== Set task ==
Return, exactly as written, the lines from the one containing "Continue the Blender" through the one containing "map_share: float = 0.97", with both ends included.

== Material provided ==
====

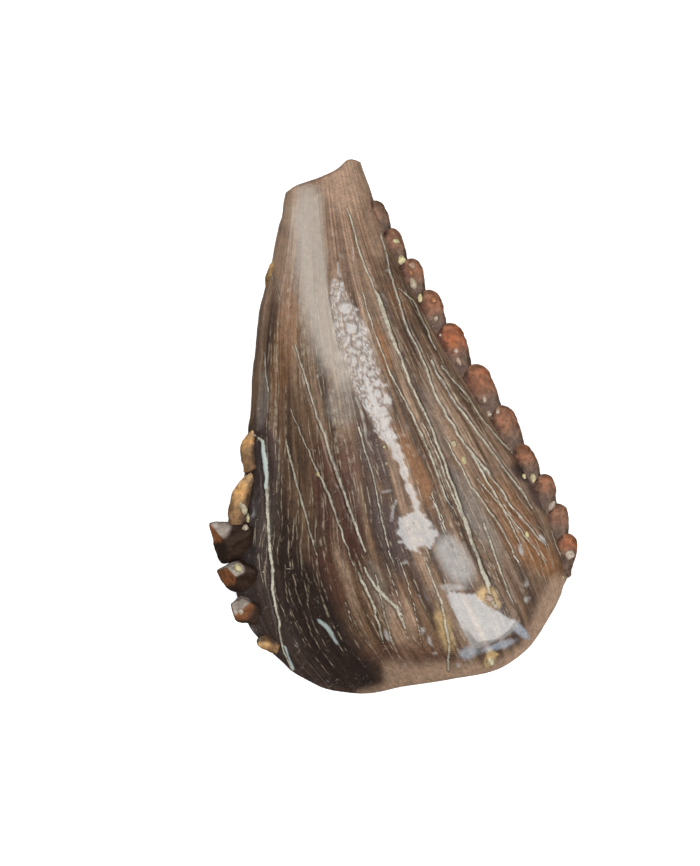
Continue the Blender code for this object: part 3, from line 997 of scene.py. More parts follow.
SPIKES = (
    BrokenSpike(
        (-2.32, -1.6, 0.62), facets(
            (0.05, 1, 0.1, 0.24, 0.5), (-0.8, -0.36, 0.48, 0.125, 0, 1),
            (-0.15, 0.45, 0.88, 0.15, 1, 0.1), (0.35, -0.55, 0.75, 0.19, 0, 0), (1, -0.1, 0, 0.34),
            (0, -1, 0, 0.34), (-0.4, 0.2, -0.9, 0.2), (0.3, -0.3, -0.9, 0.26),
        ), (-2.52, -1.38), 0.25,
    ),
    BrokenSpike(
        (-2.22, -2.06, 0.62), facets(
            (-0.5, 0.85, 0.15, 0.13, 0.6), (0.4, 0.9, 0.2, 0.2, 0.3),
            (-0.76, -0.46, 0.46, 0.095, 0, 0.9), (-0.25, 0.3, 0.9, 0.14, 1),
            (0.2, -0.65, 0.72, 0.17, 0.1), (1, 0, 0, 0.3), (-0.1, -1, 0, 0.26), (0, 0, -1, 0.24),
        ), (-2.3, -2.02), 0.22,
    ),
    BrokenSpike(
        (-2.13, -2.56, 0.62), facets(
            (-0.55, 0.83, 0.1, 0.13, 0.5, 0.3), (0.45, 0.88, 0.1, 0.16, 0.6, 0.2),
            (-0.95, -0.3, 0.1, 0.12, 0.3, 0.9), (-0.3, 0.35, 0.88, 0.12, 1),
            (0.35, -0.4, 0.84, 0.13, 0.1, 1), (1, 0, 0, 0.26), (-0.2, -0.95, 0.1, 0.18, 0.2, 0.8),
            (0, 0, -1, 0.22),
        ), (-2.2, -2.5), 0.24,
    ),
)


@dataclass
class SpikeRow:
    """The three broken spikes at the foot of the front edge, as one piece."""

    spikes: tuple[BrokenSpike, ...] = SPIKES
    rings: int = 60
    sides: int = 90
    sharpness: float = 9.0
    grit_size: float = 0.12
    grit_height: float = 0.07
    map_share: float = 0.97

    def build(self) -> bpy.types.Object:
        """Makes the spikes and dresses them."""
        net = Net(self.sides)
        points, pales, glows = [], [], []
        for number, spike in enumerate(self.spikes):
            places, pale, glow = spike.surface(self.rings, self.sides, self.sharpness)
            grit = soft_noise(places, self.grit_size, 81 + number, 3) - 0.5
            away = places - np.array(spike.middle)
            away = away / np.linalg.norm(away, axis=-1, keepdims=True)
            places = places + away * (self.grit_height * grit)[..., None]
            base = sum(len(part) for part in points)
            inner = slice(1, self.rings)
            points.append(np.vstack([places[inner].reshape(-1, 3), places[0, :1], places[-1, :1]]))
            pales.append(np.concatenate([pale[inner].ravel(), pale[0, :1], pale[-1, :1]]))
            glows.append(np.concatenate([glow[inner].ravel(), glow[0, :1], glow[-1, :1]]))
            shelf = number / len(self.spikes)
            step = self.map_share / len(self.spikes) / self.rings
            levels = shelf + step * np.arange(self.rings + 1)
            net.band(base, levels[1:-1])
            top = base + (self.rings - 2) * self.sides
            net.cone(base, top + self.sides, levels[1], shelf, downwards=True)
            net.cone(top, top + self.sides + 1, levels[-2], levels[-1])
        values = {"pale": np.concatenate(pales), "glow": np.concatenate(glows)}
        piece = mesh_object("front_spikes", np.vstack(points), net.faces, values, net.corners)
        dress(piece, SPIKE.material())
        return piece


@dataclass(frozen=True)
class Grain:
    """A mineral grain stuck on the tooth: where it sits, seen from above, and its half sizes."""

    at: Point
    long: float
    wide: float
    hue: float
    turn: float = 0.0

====

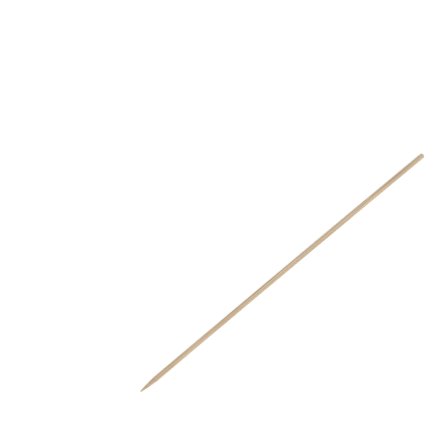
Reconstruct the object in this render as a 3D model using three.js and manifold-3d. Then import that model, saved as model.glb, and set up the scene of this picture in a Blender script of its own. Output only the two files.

====

== Finished task ==
Continue the Blender code for this object: part 3, from line 997 of scene.py. More parts follow.
SPIKES = (
    BrokenSpike(
        (-2.32, -1.6, 0.62), facets(
            (0.05, 1, 0.1, 0.24, 0.5), (-0.8, -0.36, 0.48, 0.125, 0, 1),
            (-0.15, 0.45, 0.88, 0.15, 1, 0.1), (0.35, -0.55, 0.75, 0.19, 0, 0), (1, -0.1, 0, 0.34),
            (0, -1, 0, 0.34), (-0.4, 0.2, -0.9, 0.2), (0.3, -0.3, -0.9, 0.26),
        ), (-2.52, -1.38), 0.25,
    ),
    BrokenSpike(
        (-2.22, -2.06, 0.62), facets(
            (-0.5, 0.85, 0.15, 0.13, 0.6), (0.4, 0.9, 0.2, 0.2, 0.3),
            (-0.76, -0.46, 0.46, 0.095, 0, 0.9), (-0.25, 0.3, 0.9, 0.14, 1),
            (0.2, -0.65, 0.72, 0.17, 0.1), (1, 0, 0, 0.3), (-0.1, -1, 0, 0.26), (0, 0, -1, 0.24),
        ), (-2.3, -2.02), 0.22,
    ),
    BrokenSpike(
        (-2.13, -2.56, 0.62), facets(
            (-0.55, 0.83, 0.1, 0.13, 0.5, 0.3), (0.45, 0.88, 0.1, 0.16, 0.6, 0.2),
            (-0.95, -0.3, 0.1, 0.12, 0.3, 0.9), (-0.3, 0.35, 0.88, 0.12, 1),
            (0.35, -0.4, 0.84, 0.13, 0.1, 1), (1, 0, 0, 0.26), (-0.2, -0.95, 0.1, 0.18, 0.2, 0.8),
            (0, 0, -1, 0.22),
        ), (-2.2, -2.5), 0.24,
    ),
)


@dataclass
class SpikeRow:
    """The three broken spikes at the foot of the front edge, as one piece."""

    spikes: tuple[BrokenSpike, ...] = SPIKES
    rings: int = 60
    sides: int = 90
    sharpness: float = 9.0
    grit_size: float = 0.12
    grit_height: float = 0.07
    map_share: float = 0.97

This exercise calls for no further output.